Übergangsfrist bis zum 30. Juni 2016
Der Gesetzgeber hat nun die Aufgabe bekommen, bis Mitte des Jahres 2016 die Regelungen zur erbschaftsteuerlichen Behandlung von Firmenübertragungen im Sterbefall grundsätzlich zu überarbeiten.
Insbesondere sind Kriterien zu entwickeln, ab welcher Unternehmensgröße im Einzelfall eine Bedürfnisprüfung erfolgen muss, wenn es um die Frage geht, ob das jeweilige Unternehmen ganz oder anteilig von der Erbschaftsteuer befreit werden soll. Zum anderen muss auch der Inhalt einer solchen Bedürfnisprüfung konkret ausgestaltet werden.
Nicht vorschnell handeln!
Bis zum Stichtag der Übergangsfrist bleiben die bestehenden Regelungen erhalten - eine gesetzliche Neuregelung wird allerdings im Zweifel auf den 17.12.2014 zurückwirken. Wer also bis Mitte Dezember 2014 nicht gehandelt hat (also z.B. durch Schenkung eines Betriebes), wird sich bedauerlicherweise auf die alten Regelungen nicht mehr berufen können. Deshalb macht es aus anwaltlicher Sicht keinen Sinn, nun vorschnell beispielsweise durch lebzeitige Übertragung von Betriebsvermögen zu versuchen, sich die „alten“ Steuervorteile zu erhalten.

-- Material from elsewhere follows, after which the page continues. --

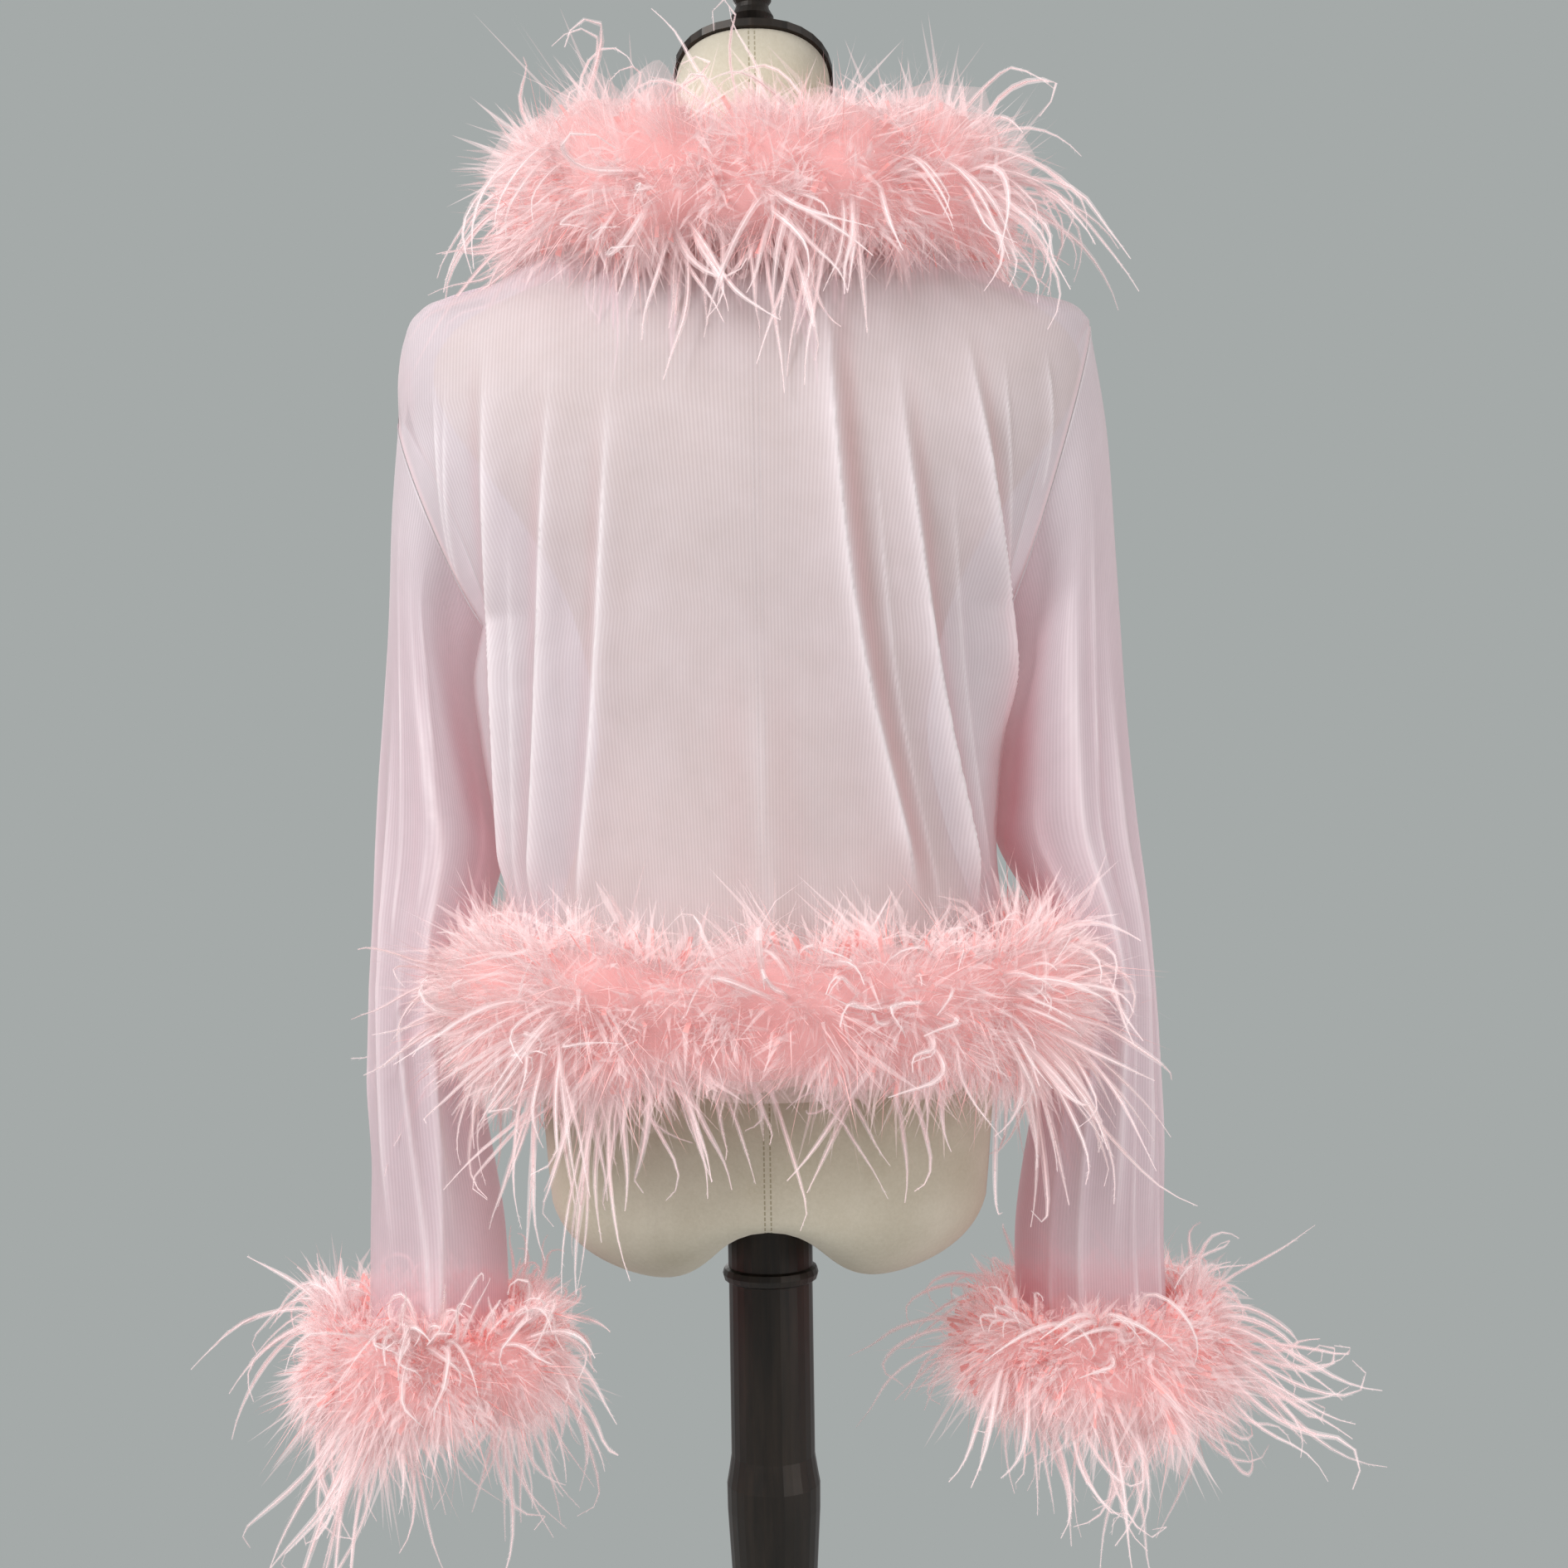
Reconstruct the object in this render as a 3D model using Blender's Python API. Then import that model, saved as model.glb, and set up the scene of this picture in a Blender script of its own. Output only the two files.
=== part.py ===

Es wird abzuwarten sein, in welcher konkreten Form der Gesetzgeber das Erbschaftsteuerrecht für Betriebe und Kapitalanteile neu ausrichten wird. Dem Gericht nach liegt es in der Hand des Gesetzgebers, auch weiterhin "kleine und mittlere Unternehmen, die in personaler Verantwortung geführt werden, zur Sicherung ihres Bestands und zur Erhaltung der Arbeitsplätze steuerlich zu begünstigen".
Sobald sich abzeichnet, in welche Richtung die Entwicklung verlaufen wird, müssen Erblasser von Firmen gleich welcher Größe reagieren und rechtlich wasserdichte Konzepte zur möglichst steuergünstigen Nachfolgeregelung ausarbeiten lassen. In Betracht kommen für Firmeninhaber sicherlich gestalterische letztwillige Verfügungen gegebenenfalls in Kombination mit teilweiser lebzeitiger Übertragung. Auch bietet es sich an, über eine Beratung zum Thema Firmenumwandlung und Umstrukturierung nachzudenken.